• WHAT THE TASK REQUIRES:
The material below contains a line with "addFloor();" and a line with "bpy.context.scene.collection.objects.link(empty)". Copy exactly those two lines and all lines between them.

━━━━━━

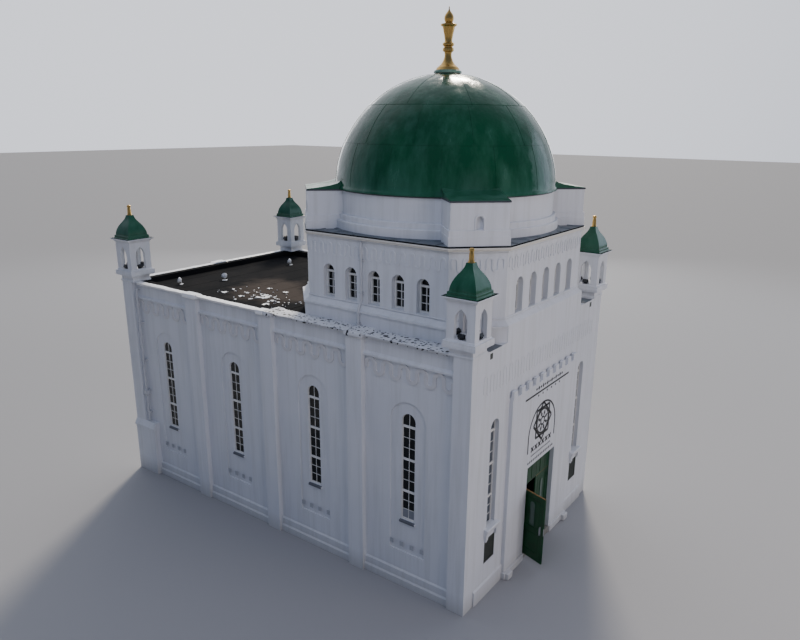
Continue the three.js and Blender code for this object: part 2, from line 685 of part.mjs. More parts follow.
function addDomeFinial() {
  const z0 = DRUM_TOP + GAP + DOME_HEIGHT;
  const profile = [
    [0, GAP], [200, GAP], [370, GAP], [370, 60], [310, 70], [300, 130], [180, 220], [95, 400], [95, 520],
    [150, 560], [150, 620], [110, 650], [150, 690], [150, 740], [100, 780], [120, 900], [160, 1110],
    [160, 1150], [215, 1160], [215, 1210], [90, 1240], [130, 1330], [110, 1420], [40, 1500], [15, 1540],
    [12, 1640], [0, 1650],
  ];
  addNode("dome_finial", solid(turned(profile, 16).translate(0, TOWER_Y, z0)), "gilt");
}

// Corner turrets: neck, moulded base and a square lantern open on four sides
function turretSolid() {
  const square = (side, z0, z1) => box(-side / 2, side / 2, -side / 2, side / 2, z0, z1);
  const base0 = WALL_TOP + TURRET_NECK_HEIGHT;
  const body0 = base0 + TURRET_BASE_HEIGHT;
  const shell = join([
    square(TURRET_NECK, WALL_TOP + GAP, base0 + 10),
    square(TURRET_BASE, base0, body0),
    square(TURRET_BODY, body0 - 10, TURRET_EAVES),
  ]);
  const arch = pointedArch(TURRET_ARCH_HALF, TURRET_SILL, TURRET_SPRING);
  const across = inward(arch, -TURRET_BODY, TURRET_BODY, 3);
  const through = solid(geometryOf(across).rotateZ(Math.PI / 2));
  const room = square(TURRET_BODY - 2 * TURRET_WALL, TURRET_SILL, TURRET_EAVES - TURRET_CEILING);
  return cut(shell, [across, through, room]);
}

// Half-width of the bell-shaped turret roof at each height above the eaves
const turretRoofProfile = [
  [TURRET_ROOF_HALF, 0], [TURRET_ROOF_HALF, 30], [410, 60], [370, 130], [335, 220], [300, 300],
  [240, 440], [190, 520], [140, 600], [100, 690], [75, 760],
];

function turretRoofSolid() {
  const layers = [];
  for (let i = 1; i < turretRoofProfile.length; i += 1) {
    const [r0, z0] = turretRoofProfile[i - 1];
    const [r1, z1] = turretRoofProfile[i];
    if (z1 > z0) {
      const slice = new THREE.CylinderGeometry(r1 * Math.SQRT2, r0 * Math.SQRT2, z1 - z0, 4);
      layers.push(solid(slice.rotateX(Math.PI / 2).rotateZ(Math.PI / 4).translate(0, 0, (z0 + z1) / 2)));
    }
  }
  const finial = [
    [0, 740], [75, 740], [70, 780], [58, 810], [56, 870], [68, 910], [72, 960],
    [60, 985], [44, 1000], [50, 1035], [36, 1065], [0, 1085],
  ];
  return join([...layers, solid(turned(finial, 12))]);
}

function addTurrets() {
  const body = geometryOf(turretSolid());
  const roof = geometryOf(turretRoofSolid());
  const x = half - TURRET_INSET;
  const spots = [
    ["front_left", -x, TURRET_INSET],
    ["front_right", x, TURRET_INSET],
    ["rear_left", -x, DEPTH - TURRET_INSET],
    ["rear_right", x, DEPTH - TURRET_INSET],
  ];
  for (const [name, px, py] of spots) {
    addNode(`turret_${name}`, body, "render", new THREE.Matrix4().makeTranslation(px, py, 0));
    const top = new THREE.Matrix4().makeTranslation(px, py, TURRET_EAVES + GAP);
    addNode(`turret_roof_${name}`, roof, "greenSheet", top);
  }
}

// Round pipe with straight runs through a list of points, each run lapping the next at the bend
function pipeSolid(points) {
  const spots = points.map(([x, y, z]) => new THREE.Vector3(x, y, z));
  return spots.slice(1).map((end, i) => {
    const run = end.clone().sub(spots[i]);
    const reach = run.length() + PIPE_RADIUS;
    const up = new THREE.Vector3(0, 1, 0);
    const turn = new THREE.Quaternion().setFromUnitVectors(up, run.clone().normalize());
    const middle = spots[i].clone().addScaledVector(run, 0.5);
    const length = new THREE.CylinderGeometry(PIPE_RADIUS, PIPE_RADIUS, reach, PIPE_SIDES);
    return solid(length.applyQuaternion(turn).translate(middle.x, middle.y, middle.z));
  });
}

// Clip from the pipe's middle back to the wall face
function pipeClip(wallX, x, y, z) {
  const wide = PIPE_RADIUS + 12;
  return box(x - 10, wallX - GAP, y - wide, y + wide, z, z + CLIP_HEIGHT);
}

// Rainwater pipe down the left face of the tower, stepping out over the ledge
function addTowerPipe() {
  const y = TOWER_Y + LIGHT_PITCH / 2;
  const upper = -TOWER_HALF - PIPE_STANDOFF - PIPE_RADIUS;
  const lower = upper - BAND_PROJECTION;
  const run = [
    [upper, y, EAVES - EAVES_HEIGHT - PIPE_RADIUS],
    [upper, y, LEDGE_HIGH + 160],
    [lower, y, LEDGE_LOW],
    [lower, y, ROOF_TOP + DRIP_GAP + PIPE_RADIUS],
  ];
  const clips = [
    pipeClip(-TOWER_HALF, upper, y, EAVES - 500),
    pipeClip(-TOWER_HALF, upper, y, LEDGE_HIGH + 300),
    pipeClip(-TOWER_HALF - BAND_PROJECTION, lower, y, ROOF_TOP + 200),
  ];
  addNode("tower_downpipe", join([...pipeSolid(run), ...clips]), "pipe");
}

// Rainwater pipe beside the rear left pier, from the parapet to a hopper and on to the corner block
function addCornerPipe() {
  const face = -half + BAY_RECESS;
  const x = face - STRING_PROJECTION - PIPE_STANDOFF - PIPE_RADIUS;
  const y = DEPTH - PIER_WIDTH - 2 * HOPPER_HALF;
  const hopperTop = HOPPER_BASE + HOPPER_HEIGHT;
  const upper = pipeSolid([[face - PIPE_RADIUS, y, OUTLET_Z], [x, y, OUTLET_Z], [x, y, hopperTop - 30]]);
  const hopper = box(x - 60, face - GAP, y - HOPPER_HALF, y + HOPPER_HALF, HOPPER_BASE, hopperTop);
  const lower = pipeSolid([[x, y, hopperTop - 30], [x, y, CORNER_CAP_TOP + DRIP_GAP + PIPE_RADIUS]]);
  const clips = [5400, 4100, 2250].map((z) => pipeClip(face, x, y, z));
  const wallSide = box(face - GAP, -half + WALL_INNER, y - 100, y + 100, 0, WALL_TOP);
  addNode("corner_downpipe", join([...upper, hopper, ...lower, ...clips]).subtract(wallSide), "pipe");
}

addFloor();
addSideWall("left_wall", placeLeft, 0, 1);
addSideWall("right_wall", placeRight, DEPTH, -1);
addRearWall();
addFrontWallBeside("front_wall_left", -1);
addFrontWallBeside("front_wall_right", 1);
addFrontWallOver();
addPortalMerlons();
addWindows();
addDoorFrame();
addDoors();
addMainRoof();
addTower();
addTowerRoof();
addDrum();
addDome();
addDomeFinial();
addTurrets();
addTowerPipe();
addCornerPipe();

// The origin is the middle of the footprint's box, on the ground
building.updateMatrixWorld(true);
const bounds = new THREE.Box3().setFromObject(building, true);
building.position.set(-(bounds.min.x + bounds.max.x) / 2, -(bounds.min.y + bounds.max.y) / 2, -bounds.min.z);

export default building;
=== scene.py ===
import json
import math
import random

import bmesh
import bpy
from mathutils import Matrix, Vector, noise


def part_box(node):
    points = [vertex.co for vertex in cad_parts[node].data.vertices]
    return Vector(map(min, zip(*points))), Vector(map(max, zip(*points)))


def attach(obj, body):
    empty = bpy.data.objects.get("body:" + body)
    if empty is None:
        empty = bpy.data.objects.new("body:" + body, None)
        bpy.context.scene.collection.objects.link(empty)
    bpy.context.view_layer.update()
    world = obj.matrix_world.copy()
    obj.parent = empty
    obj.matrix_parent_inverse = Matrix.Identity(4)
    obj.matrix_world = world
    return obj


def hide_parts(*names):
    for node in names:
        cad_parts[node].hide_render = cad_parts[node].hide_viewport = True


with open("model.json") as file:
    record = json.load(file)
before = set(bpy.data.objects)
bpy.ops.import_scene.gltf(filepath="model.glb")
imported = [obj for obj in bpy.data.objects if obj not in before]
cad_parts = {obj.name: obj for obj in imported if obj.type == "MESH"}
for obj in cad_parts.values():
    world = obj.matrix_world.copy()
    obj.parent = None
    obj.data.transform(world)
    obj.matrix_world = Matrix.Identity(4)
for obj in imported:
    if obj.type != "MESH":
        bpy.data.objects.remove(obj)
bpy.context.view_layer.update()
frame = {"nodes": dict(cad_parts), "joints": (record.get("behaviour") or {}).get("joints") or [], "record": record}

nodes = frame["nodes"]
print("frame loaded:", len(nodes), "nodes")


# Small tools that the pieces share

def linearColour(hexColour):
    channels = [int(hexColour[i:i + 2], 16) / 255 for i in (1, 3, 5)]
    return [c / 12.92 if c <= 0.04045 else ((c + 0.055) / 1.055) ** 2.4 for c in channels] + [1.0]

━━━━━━

• THE ANSWER:
addFloor();
addSideWall("left_wall", placeLeft, 0, 1);
addSideWall("right_wall", placeRight, DEPTH, -1);
addRearWall();
addFrontWallBeside("front_wall_left", -1);
addFrontWallBeside("front_wall_right", 1);
addFrontWallOver();
addPortalMerlons();
addWindows();
addDoorFrame();
addDoors();
addMainRoof();
addTower();
addTowerRoof();
addDrum();
addDome();
addDomeFinial();
addTurrets();
addTowerPipe();
addCornerPipe();

// The origin is the middle of the footprint's box, on the ground
building.updateMatrixWorld(true);
const bounds = new THREE.Box3().setFromObject(building, true);
building.position.set(-(bounds.min.x + bounds.max.x) / 2, -(bounds.min.y + bounds.max.y) / 2, -bounds.min.z);

export default building;
=== scene.py ===
import json
import math
import random

import bmesh
import bpy
from mathutils import Matrix, Vector, noise


def part_box(node):
    points = [vertex.co for vertex in cad_parts[node].data.vertices]
    return Vector(map(min, zip(*points))), Vector(map(max, zip(*points)))


def attach(obj, body):
    empty = bpy.data.objects.get("body:" + body)
    if empty is None:
        empty = bpy.data.objects.new("body:" + body, None)
        bpy.context.scene.collection.objects.link(empty)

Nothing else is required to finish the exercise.